__WHAT TO DO__:
Starting at the line that contains "What build123d script", reproduce each line exactly up to and including the line that contains "FOLD_AXIS = 0.3". Reproduce nothing else.

__TASK MATERIAL__:
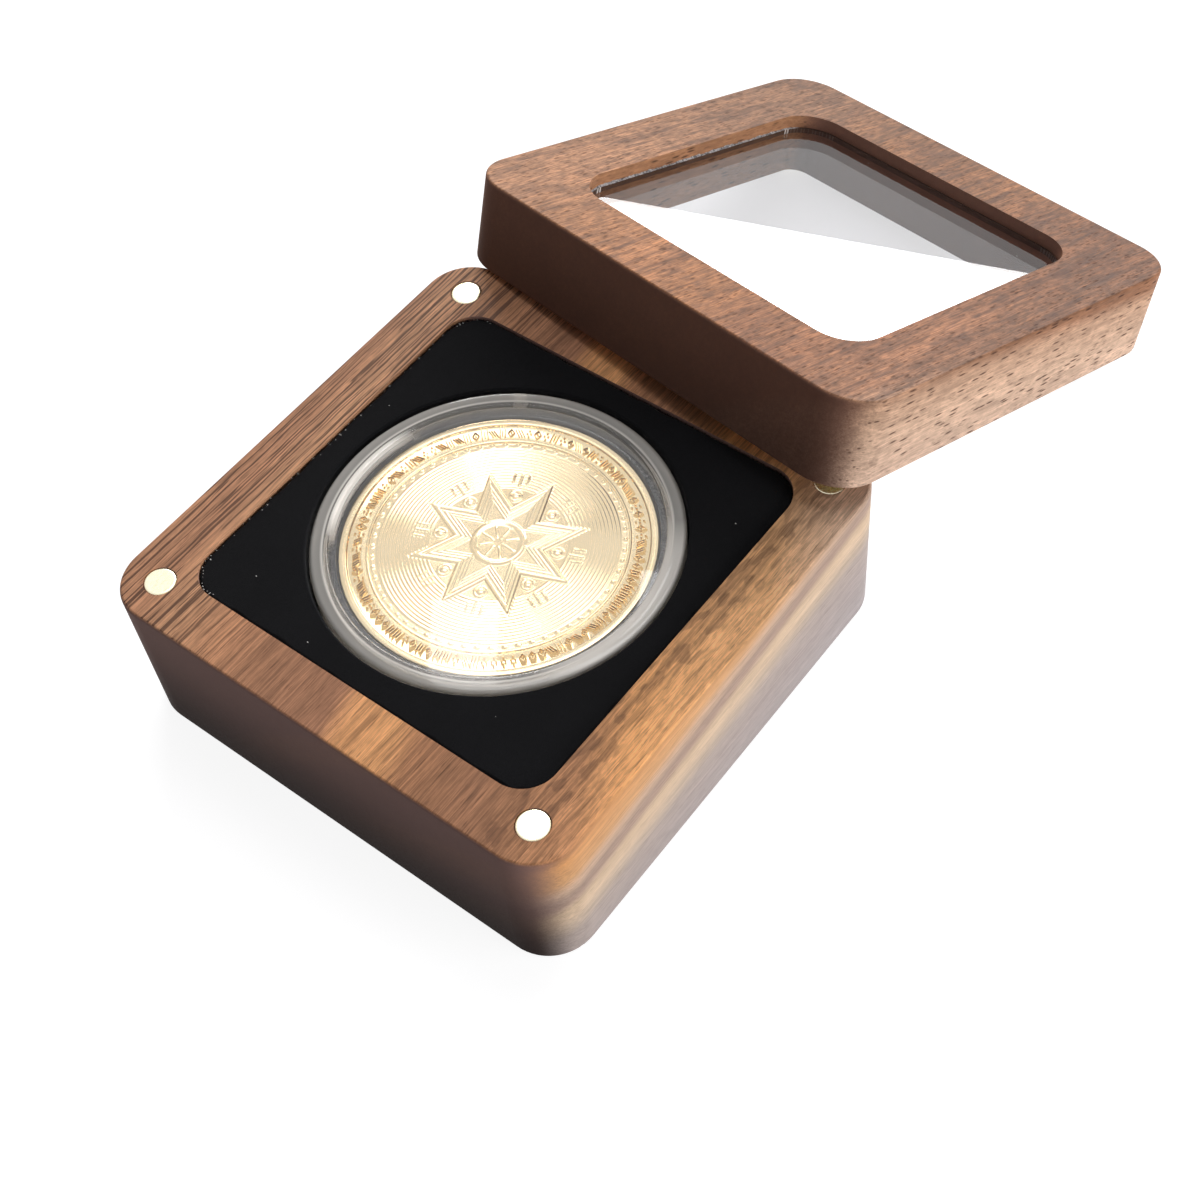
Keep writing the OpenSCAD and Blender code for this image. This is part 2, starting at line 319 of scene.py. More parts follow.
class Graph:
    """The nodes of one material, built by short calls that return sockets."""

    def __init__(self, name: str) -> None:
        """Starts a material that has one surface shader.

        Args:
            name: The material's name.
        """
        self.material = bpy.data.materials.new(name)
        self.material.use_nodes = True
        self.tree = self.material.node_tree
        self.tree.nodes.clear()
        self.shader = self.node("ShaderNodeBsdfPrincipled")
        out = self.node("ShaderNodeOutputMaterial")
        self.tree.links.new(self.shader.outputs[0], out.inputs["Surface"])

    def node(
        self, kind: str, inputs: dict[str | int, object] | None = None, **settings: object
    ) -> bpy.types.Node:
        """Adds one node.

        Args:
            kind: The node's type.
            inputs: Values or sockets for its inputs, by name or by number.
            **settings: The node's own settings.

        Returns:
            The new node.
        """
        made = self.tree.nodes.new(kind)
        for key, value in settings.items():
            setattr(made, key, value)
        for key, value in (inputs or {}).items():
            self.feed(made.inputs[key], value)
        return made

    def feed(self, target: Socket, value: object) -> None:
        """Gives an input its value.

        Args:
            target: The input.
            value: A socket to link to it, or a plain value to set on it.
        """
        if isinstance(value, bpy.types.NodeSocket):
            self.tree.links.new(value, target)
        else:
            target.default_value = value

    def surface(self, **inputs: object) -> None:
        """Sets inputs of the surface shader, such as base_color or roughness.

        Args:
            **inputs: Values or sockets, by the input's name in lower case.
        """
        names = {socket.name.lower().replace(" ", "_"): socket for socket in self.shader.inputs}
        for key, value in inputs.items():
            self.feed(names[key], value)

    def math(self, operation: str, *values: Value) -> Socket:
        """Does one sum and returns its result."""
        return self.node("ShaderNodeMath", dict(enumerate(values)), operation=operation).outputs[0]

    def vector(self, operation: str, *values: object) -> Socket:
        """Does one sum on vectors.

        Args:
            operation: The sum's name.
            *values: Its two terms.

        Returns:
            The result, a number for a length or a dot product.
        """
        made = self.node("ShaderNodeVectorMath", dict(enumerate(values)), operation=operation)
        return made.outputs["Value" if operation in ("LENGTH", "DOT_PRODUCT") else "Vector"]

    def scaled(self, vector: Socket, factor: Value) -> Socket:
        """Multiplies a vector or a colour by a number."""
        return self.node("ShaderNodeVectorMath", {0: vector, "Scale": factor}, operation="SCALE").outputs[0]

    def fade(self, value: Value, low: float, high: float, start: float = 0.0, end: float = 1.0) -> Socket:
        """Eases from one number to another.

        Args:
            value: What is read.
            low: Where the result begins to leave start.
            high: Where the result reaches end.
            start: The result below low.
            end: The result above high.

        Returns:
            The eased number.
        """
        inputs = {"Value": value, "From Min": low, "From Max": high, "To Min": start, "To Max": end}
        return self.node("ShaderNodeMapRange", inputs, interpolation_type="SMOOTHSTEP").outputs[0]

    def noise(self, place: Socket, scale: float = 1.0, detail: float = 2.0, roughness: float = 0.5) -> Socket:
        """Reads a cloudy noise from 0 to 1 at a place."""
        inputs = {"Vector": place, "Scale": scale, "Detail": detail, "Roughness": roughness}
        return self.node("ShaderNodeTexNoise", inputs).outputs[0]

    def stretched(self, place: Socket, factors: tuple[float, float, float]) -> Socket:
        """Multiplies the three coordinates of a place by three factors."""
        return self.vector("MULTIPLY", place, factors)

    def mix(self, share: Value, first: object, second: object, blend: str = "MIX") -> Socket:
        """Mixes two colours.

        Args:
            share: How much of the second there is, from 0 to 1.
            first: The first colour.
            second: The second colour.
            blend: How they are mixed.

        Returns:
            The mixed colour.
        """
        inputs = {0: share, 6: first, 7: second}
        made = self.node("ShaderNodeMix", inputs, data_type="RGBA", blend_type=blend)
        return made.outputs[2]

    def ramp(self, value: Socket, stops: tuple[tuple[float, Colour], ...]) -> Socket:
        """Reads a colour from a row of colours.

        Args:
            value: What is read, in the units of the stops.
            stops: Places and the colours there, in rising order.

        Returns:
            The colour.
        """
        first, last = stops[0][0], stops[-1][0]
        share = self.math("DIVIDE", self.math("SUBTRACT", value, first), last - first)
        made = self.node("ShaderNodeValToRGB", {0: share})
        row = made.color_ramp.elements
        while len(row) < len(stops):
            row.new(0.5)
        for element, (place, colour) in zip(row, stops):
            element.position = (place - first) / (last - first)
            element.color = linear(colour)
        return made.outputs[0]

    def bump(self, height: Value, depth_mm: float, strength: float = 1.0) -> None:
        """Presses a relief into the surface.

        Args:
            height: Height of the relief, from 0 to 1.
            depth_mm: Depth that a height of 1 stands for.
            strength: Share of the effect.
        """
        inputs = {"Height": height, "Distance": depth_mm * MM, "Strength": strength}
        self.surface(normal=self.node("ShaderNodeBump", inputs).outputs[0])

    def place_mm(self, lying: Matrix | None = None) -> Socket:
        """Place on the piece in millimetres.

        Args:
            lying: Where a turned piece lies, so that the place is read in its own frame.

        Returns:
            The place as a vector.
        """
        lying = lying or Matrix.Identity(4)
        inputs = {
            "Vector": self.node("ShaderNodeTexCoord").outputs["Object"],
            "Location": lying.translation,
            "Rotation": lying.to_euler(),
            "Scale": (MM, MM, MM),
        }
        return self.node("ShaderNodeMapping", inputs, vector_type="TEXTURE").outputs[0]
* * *
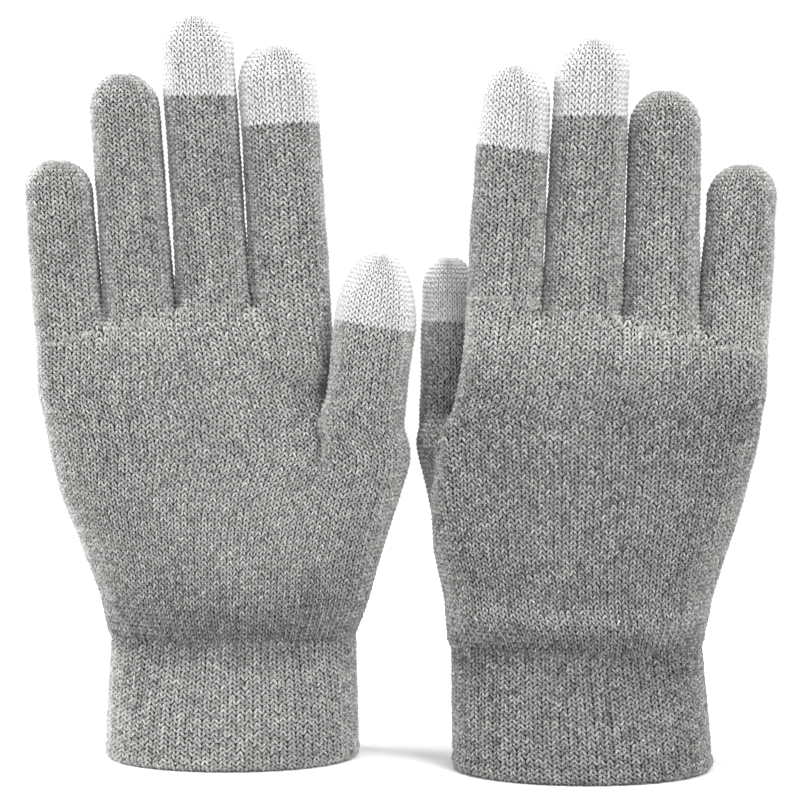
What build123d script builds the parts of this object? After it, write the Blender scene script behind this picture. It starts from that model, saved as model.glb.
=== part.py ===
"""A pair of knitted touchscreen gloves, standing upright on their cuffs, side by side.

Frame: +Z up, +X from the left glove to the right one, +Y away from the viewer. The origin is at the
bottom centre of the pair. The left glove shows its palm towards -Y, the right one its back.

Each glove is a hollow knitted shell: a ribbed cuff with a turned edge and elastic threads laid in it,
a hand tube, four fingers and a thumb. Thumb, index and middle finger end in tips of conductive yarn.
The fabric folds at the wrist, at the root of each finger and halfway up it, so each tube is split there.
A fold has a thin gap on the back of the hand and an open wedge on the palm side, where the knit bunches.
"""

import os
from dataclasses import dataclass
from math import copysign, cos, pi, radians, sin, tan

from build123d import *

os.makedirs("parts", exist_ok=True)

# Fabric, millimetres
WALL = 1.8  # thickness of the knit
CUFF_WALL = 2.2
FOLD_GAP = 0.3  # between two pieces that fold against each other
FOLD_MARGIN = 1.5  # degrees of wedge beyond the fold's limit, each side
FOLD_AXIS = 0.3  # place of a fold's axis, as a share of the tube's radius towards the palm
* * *
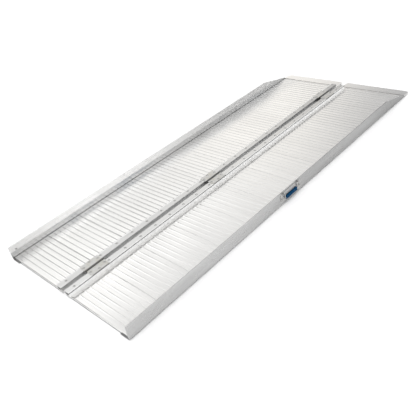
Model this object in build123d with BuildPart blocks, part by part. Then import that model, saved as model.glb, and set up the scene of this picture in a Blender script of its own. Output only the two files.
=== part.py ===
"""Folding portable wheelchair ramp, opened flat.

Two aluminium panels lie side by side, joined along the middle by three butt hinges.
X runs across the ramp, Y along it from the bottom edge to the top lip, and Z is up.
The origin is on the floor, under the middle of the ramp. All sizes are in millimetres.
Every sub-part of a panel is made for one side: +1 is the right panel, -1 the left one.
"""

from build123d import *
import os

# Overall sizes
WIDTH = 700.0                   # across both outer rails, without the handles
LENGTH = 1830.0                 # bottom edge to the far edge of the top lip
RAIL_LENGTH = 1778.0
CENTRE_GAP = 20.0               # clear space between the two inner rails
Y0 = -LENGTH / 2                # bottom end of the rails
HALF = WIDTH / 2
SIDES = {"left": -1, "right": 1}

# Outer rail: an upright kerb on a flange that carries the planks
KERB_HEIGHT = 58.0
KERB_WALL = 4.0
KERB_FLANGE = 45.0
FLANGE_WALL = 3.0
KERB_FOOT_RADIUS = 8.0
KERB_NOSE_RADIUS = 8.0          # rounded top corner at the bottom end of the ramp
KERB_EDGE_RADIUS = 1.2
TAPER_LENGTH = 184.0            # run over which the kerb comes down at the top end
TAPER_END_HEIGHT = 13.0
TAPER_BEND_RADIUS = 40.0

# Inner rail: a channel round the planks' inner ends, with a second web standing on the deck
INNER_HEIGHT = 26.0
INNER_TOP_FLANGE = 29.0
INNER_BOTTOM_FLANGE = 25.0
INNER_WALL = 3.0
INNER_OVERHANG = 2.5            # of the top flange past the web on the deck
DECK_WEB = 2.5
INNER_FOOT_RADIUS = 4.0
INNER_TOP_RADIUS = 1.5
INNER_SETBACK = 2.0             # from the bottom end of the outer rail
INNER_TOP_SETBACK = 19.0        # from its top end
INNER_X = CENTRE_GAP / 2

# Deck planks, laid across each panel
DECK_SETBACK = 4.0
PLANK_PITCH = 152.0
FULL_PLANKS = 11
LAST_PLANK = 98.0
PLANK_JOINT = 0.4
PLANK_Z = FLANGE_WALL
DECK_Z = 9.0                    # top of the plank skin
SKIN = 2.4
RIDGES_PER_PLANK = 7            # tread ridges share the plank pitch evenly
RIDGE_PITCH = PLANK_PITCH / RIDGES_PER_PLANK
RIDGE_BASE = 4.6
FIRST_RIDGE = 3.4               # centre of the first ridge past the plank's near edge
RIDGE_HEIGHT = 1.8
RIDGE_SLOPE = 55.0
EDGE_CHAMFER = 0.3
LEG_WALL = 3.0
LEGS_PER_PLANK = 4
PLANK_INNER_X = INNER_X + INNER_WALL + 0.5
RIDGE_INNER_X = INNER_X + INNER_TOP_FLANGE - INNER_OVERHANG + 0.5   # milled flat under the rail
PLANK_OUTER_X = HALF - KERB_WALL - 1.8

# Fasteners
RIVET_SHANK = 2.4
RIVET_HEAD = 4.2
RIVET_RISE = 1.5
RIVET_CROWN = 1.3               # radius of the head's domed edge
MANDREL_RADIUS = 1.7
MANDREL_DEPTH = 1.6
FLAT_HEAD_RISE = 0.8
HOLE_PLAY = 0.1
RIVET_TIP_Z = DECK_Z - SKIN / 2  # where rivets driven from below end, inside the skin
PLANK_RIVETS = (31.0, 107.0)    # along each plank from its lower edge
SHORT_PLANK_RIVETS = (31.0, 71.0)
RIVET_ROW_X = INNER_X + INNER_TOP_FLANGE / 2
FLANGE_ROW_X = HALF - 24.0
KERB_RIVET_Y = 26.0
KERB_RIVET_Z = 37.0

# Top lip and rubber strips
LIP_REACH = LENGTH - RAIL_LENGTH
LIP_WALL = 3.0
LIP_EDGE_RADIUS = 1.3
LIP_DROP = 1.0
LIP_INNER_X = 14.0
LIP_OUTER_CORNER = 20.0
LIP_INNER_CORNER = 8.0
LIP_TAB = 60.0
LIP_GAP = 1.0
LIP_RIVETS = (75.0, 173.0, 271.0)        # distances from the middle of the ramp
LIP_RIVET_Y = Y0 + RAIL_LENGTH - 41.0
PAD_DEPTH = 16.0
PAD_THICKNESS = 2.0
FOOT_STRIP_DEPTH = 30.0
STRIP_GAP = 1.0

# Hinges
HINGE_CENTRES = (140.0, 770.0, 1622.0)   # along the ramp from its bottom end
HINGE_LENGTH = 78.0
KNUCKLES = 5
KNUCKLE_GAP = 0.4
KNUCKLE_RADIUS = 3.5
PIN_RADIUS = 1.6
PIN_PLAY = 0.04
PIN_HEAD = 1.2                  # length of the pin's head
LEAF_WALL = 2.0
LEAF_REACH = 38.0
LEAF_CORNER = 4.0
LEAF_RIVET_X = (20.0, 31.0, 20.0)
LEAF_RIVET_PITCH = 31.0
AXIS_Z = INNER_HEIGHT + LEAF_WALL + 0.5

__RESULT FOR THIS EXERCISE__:
What build123d script builds the parts of this object? After it, write the Blender scene script behind this picture. It starts from that model, saved as model.glb.
=== part.py ===
"""A pair of knitted touchscreen gloves, standing upright on their cuffs, side by side.

Frame: +Z up, +X from the left glove to the right one, +Y away from the viewer. The origin is at the
bottom centre of the pair. The left glove shows its palm towards -Y, the right one its back.

Each glove is a hollow knitted shell: a ribbed cuff with a turned edge and elastic threads laid in it,
a hand tube, four fingers and a thumb. Thumb, index and middle finger end in tips of conductive yarn.
The fabric folds at the wrist, at the root of each finger and halfway up it, so each tube is split there.
A fold has a thin gap on the back of the hand and an open wedge on the palm side, where the knit bunches.
"""

import os
from dataclasses import dataclass
from math import copysign, cos, pi, radians, sin, tan

from build123d import *

os.makedirs("parts", exist_ok=True)

# Fabric, millimetres
WALL = 1.8  # thickness of the knit
CUFF_WALL = 2.2
FOLD_GAP = 0.3  # between two pieces that fold against each other
FOLD_MARGIN = 1.5  # degrees of wedge beyond the fold's limit, each side
FOLD_AXIS = 0.3  # place of a fold's axis, as a share of the tube's radius towards the palm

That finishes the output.